Open your social media platform of choice and search for Syracuse Orange men’s basketball. Look at the final score post, and you’ll be overwhelmed with comments of fans begging for John Wildhack to fire
head coach Red Autry. Go to a Syracuse men’s basketball game and hear the student section chanting for the same thing. Open the comments on our site, and you’ll see the same thing.
In the minutes after Syracuse lost 88-68 to former Orange guard Quadir Copeland’s NC State team, the final score post had 36 replies and just two likes. It’s impossible to put the noise aside. And it’s incredibly hard to come back from that once you’ve gotten there. One thing is clear: the Syracuse fanbase is ready for change and is finding every possible way to express it.
After losing to Miami over the weekend, multiple players were asked about the chants and the boos from the JMA Wireless Dome crowd. They know what they’re up against. Sitting at 12-9 and now 3-5 in the ACC, and with a KenPom record projection of 15-16, the Orange are well below the expected win total by fans and media in what was declared by most to be a make-or-break season for Red Autry. There were faint calls for Autry’s job last season, but it was largely understood by the fanbase that he was going to get a third year no matter what, but that set the scene for this season.
And boy, are fans angry.
Beating Tennessee at home feels like a million years ago. The idea of an elite Syracuse defense feels like a million years ago. SU ranks 95th in Torvik in defensive efficiency since ACC play started, and has the 10th-ranked defense in the conference. The Orange are 1-7 against top 100 KenPom opponents this season, and have lost twice to teams outside the top 100.

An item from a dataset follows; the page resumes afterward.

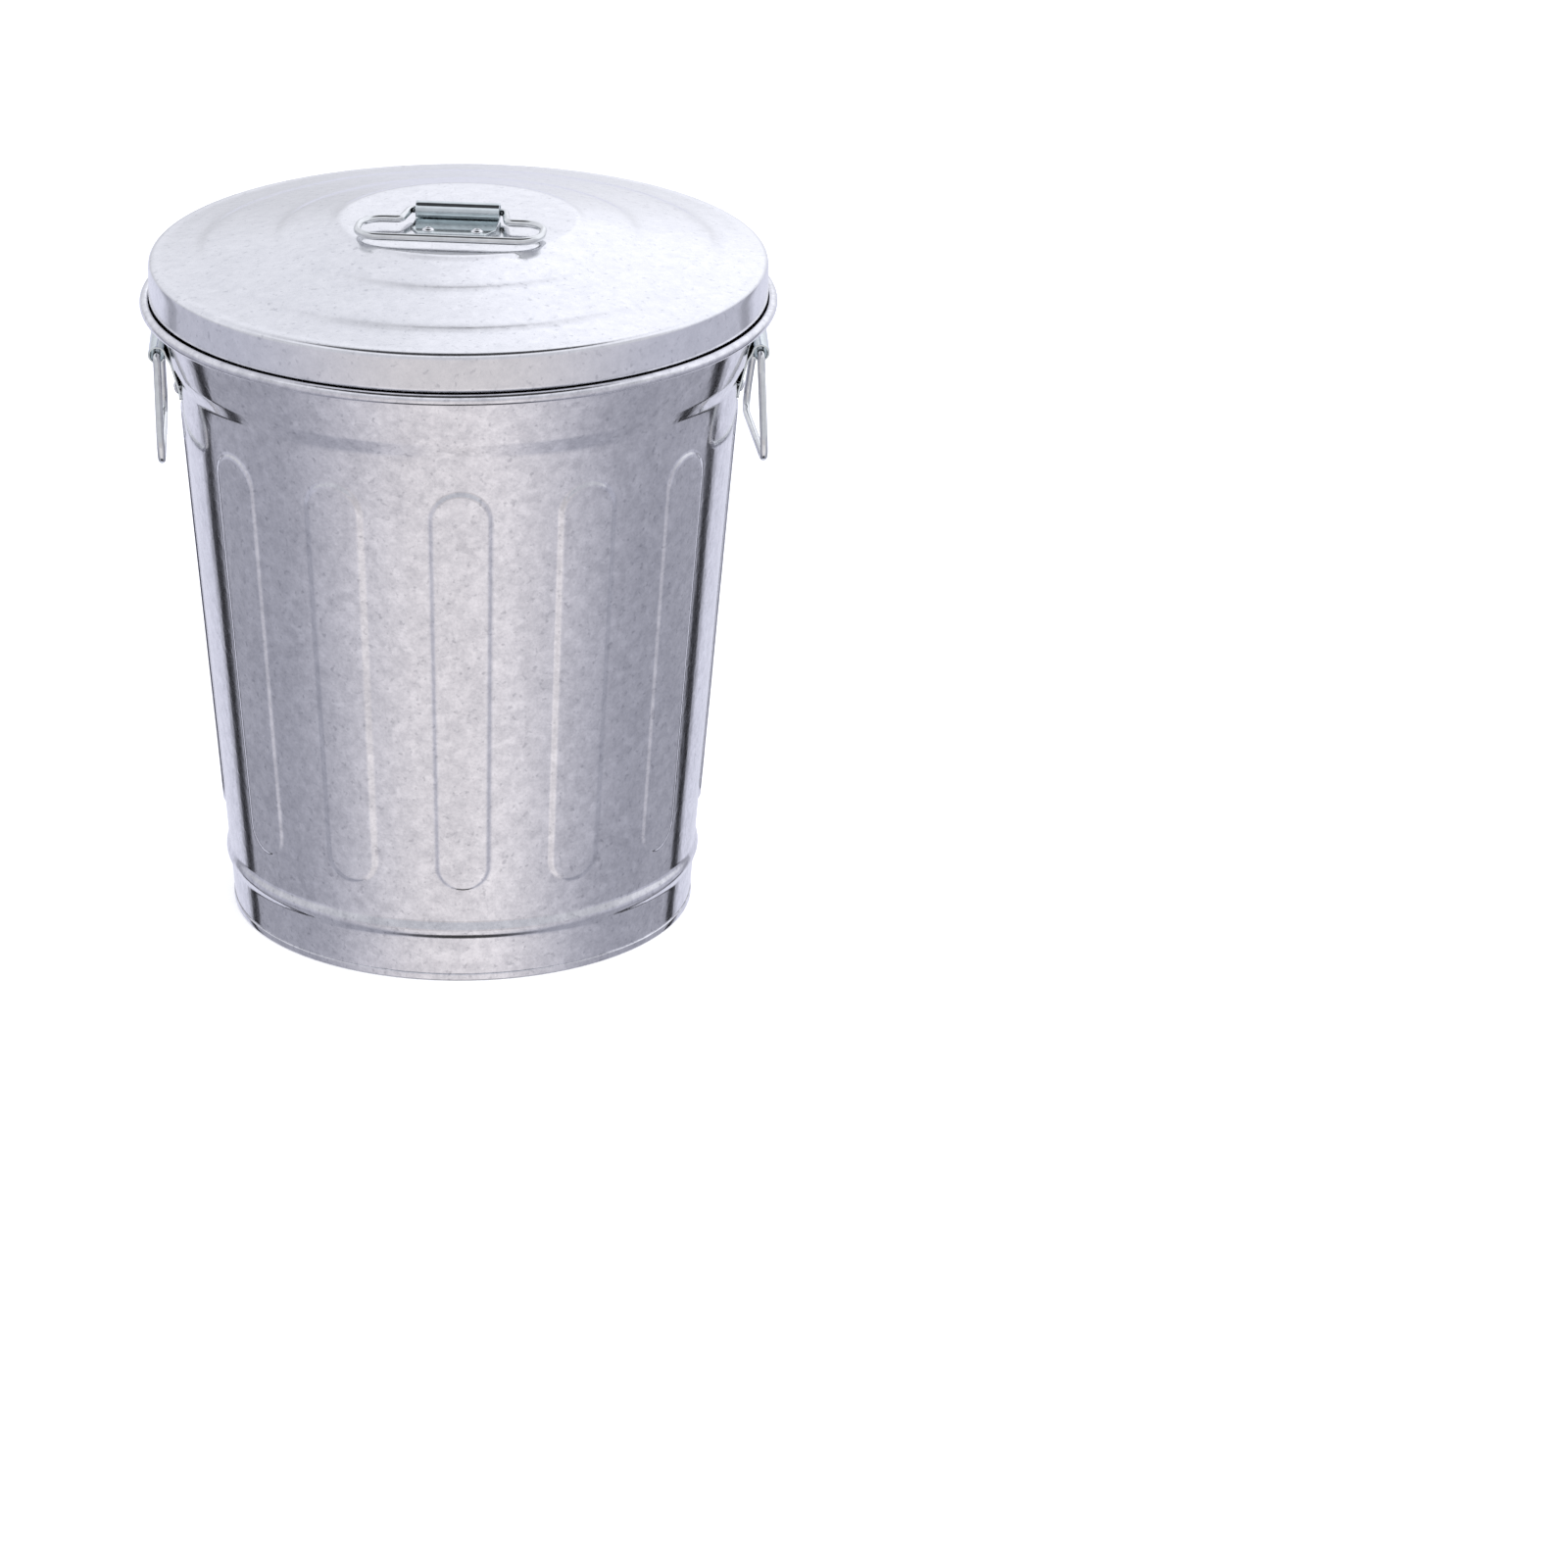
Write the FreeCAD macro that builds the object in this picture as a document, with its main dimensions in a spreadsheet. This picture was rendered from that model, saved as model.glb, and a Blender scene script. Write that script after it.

If there were loud boos last Saturday, they’ll be even louder — if anybody even shows up — this Saturday against Notre Dame. I’m not a fan of booing your own team in any situation, but at this point, the players surely understand where the frustration is coming from.
William Kyle said as much.
“They have passion, they want us to win,” he said after the Miami game. “We want to win as well, but it just sucks.”
Kyle has been Syracuse’s most impactful two-way player this year, and he’s also said pretty much all of the right things in the media. Meanwhile, Naithan George seemed to have a different view of the crowd reactions.
“Just give (Autry) a chance,” he said. “It’s just always bashing and bashing, but they don’t see what goes on behind the scenes, I feel like that’s very disrespectful.”
George is right to feel that Autry is being disrespected by the fanbase, but to insinuate that Orange fans didn’t give Autry a chance in a third straight season where the team misses the tournament?
The animosity is a two-way street right now. The fanbase expects better from the team, and the team expects better from the fanbase. I’ll save the actual basketball analysis for another time. I’ve written at length over the last two season about some of the failures and even successes of Syracuse basketball through the X’s and O’s lens and a film breakdown lens. There will be more of that.
But right now, this is about the fact that it’s becoming more and more obvious by the day that the ecosystem around Syracuse men’s basketball is not sustainable. Once you’ve reached a certain point where more of the discourse around your program centers around who the next coach may or may not be — and we’ve seen this on social media a ton — rather than how the product on the court can improve, it’s incredibly hard to win back that goodwill and continue to build the program.
Syracuse needs to figure out a way to get the noise focused back on the court instead of off the court.